8. One-Off vs. Continuous Process
Due to its intensity, ZBB is often implemented as a one-off exercise during periods of crisis or major restructuring, rather than becoming a continuous, integrated part of the annual budgeting cycle. If not embedded into the organizational culture and processes, its long-term benefits might diminish after the initial implementation.
When is ZBB Most Applicable?
Given its strengths and weaknesses, ZBB is not a universal solution for all organizations at all times. It tends to be most effective and applicable under specific circumstances:
- Periods of Financial Distress or Economic Downturn: When an organization faces severe financial constraints, declining revenues, or a need for aggressive cost cutting to ensure survival, ZBB provides a systematic way to identify and eliminate non-essential spending.
- Significant Strategic Change or Restructuring: During mergers, acquisitions, divestitures, or major strategic shifts, ZBB can help realign resources with new organizational priorities and integrate disparate operations efficiently.
- High-Cost, Discretionary Areas: ZBB is particularly well-suited for departments or functions with high discretionary spending, such as administrative overhead, marketing, research and development, or general and administrative (G&A) costs. These areas often have less defined outputs and can accumulate inefficiencies over time.
- Organizations with a Culture of Continuous Improvement: Companies that are already committed to operational excellence, data-driven decision-making, and challenging the status quo will find ZBB more palatable and effective.
- Government and Non-Profit Organizations: While challenging to implement comprehensively, ZBB can be highly valuable for public sector entities needing to demonstrate accountability for taxpayer money and ensure that programs deliver maximum public benefit. Jimmy Carter’s federal implementation is a classic example.
- Private Sector Companies Seeking Aggressive Efficiency Gains: Modern examples, especially in consumer goods and private equity-backed firms (e.g., Kraft Heinz, 3G Capital), show ZBB’s application as a core strategy for driving profitability by meticulously scrutinizing every cost.
Modern Adaptations and Hybrid Approaches
Recognizing the challenges of a full-scale, annual ZBB implementation, many organizations today adopt more pragmatic and hybrid approaches. Pure ZBB, while conceptually powerful, is rarely practiced in its most extreme form on a recurring basis across an entire large enterprise.
One common adaptation is to apply ZBB principles to specific areas or departments rather than the entire organization. For instance, a company might implement ZBB only for its selling, general, and administrative (SG&A) expenses, which often contain significant discretionary costs, while other areas might continue with traditional incremental budgeting. This targeted approach reduces the overall administrative burden while still yielding significant cost savings where they are most likely to be found.
Another adaptation involves integrating ZBB principles into existing budget processes. This might include periodic reviews (e.g., every three to five years) of specific functions or programs using a ZBB lens, rather than an annual zero-base justification for everything. Some organizations might also incorporate elements like activity-based costing (ABC) or activity-based budgeting (ABB) to provide the detailed cost data required for effective ZBB, or use rolling forecasts to maintain flexibility.

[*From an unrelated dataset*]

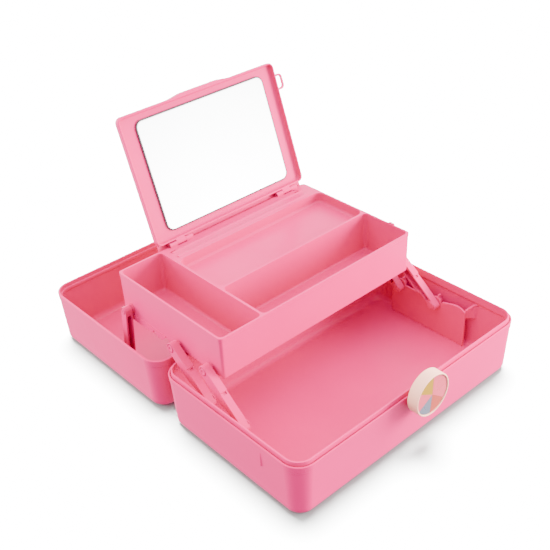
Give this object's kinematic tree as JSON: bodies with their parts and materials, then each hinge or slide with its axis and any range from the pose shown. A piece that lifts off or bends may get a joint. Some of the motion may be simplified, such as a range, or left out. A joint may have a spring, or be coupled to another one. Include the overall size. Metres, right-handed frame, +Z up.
{
  "type": "cosmetics case",
  "caption": "Pink clamshell cosmetics case lying open, with a cantilever tray on swing arms, a flip-up mirror on the tray and a round flip latch.",
  "frame": {"origin": "on the surface the open case stands on, at the centre of its bounding box", "axes": "+X along the main hinge to the right, +Y from the latch towards the lid, +Z up"},
  "size_m": [0.33, 0.4398, 0.2758],
  "materials": {
    "case_plastic": "glossy moulded pink polypropylene with a soft sheen",
    "latch_plastic": "satin cream moulded plastic",
    "latch_inlay": "printed colour-block disc under a smooth coat",
    "mirror": "silvered flat mirror",
    "pin_steel": "plain bright steel wire"
  },
  "bodies": {
    "base": {"base_shell": "case_plastic", "base_pin_front_left": "case_plastic", "base_pin_front_right": "case_plastic", "base_pin_rear_left": "case_plastic", "base_pin_rear_right": "case_plastic", "hinge_pin_left": "pin_steel", "hinge_pin_right": "pin_steel", "latch_pin": "pin_steel"},
    "lid": {"lid_shell": "case_plastic", "link_lid_pin_left": "case_plastic", "link_lid_pin_right": "case_plastic", "handle_pin_left": "pin_steel", "handle_pin_right": "pin_steel"},
    "arm_front_left": {"arm_front_left": "case_plastic"},
    "arm_front_right": {"arm_front_right": "case_plastic"},
    "arm_rear_left": {"arm_rear_left": "case_plastic"},
    "arm_rear_right": {"arm_rear_right": "case_plastic"},
    "tray": {"tray": "case_plastic", "mirror_pin_left": "pin_steel", "mirror_pin_right": "pin_steel", "tray_rivet_front_left": "case_plastic", "tray_rivet_front_right": "case_plastic", "tray_rivet_rear_left": "case_plastic", "tray_rivet_rear_right": "case_plastic"},
    "mirror": {"mirror_frame": "case_plastic", "mirror_glass": "mirror"},
    "link_left": {"lid_link_left": "case_plastic", "link_tray_pin_left": "case_plastic"},
    "link_right": {"lid_link_right": "case_plastic", "link_tray_pin_right": "case_plastic"},
    "latch": {"latch_body": "latch_plastic", "latch_inlay": "latch_inlay"},
    "handle": {"carry_handle": "case_plastic"}
  },
  "joints": [
    {"name": "lid_hinge", "type": "hinge", "parent": "base", "child": "lid", "pos_m": [0, 0.0065, 0.0666], "axis": [1, 0, 0], "range_deg": [0, 180]},
    {"name": "arm_front_left_pivot", "type": "hinge", "parent": "base", "child": "arm_front_left", "pos_m": [0, -0.1025, 0.046], "axis": [1, 0, 0], "range_deg": [0, 131.9]},
    {"name": "arm_front_right_pivot", "type": "hinge", "parent": "base", "child": "arm_front_right", "pos_m": [0, -0.1025, 0.046], "axis": [1, 0, 0], "range_deg": [0, 131.9]},
    {"name": "arm_rear_left_pivot", "type": "hinge", "parent": "base", "child": "arm_rear_left", "pos_m": [0, -0.0495, 0.046], "axis": [1, 0, 0], "range_deg": [0, 131.9]},
    {"name": "arm_rear_right_pivot", "type": "hinge", "parent": "base", "child": "arm_rear_right", "pos_m": [0, -0.0495, 0.046], "axis": [1, 0, 0], "range_deg": [0, 131.9]},
    {"name": "tray_lift", "type": "hinge", "parent": "arm_front_left", "child": "tray", "pos_m": [0, -0.0505, 0.086], "axis": [1, 0, 0], "range_deg": [-131.9, 0]},
    {"name": "mirror_fold", "type": "hinge", "parent": "tray", "child": "mirror", "pos_m": [0, 0.1015, 0.1316], "axis": [1, 0, 0], "range_deg": [0, 109.01]},
    {"name": "link_left_pivot", "type": "hinge", "parent": "lid", "child": "link_left", "pos_m": [0, 0.09343, 0.022], "axis": [1, 0, 0], "range_deg": [0, 39.88]},
    {"name": "link_right_pivot", "type": "hinge", "parent": "lid", "child": "link_right", "pos_m": [0, 0.09343, 0.022], "axis": [1, 0, 0], "range_deg": [0, 39.88]},
    {"name": "latch_hinge", "type": "hinge", "parent": "base", "child": "latch", "pos_m": [0, -0.213, 0.052], "axis": [1, 0, 0], "range_deg": [-5, 90]},
    {"name": "handle_hinge", "type": "hinge", "parent": "lid", "child": "handle", "pos_m": [0, 0.1335, 0.0066], "axis": [1, 0, 0], "range_deg": [0, 90]}
  ],
  "couplings": [
    {"joint": "arm_front_left_pivot", "follows": "lid_hinge", "ratio": 0.73273},
    {"joint": "arm_front_right_pivot", "follows": "lid_hinge", "ratio": 0.73273},
    {"joint": "arm_rear_left_pivot", "follows": "lid_hinge", "ratio": 0.73273},
    {"joint": "arm_rear_right_pivot", "follows": "lid_hinge", "ratio": 0.73273},
    {"joint": "tray_lift", "follows": "lid_hinge", "ratio": -0.73273},
    {"joint": "mirror_fold", "follows": "lid_hinge", "ratio": 0.60556},
    {"joint": "link_left_pivot", "follows": "lid_hinge", "ratio": 0.22148},
    {"joint": "link_right_pivot", "follows": "lid_hinge", "ratio": 0.22148}
  ]
}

Furthermore, technological advancements have played a crucial role in making ZBB more manageable. Specialized software solutions can automate parts of the data collection, package creation, and ranking processes, significantly reducing the manual effort and time commitment. Analytics tools can help in identifying cost drivers, benchmarking performance, and evaluating the impact of different spending levels.
The concept of “continuous ZBB” or embedding ZBB principles into a culture of ongoing performance management is also emerging. This involves regularly questioning costs and value, even outside the formal budgeting cycle, and empowering managers to identify and eliminate waste proactively. It shifts ZBB from a discrete, burdensome event to an ongoing mindset of efficiency and strategic alignment. This nuanced application allows organizations to harness the benefits of ZBB without succumbing to its overwhelming administrative demands, making it a more sustainable and flexible tool for financial management.
Zero-Based Budgeting represents a powerful, albeit demanding, approach to financial management that fundamentally challenges the conventional wisdom of incremental budgeting. By compelling organizations to justify every expenditure from a “zero base,” ZBB fosters unparalleled cost-consciousness, drives operational efficiency, and ensures that financial resources are meticulously aligned with strategic objectives. Its rigorous process of developing, evaluating, and ranking decision packages forces a deep understanding of value creation, pushing managers to critically assess the necessity and effectiveness of every activity. This inherent scrutiny empowers organizations to identify and eliminate waste, redeploy capital to high-value initiatives, and adapt more swiftly to dynamic market conditions.
However, the transformative power of ZBB comes with significant practical challenges, including its substantial time and resource intensity, inherent complexity, and the potential for resistance from within the organization. Its exhaustive nature means that a full-scale, annual implementation is often impractical for large enterprises, leading many to adopt more targeted or hybrid approaches. Despite these difficulties, ZBB remains a highly relevant and valuable tool, particularly during periods of financial austerity, major strategic shifts, or when a profound re-evaluation of spending priorities is imperative. It provides a robust framework for financial discipline, accountability, and the continuous pursuit of operational excellence.
Ultimately, Zero-Based Budgeting is more than just a budgeting technique; it is a strategic management philosophy that demands a culture of critical thinking and continuous improvement. While its strict application may be episodic, its core principles of justification, value assessment, and strategic alignment are increasingly integrated into modern financial planning processes. By compelling organizations to constantly question “why are we spending this money?” and “what value are we getting?”, ZBB continues to shape how leading enterprises manage their resources, drive efficiency, and ensure that every dollar invested contributes meaningfully to their overarching goals.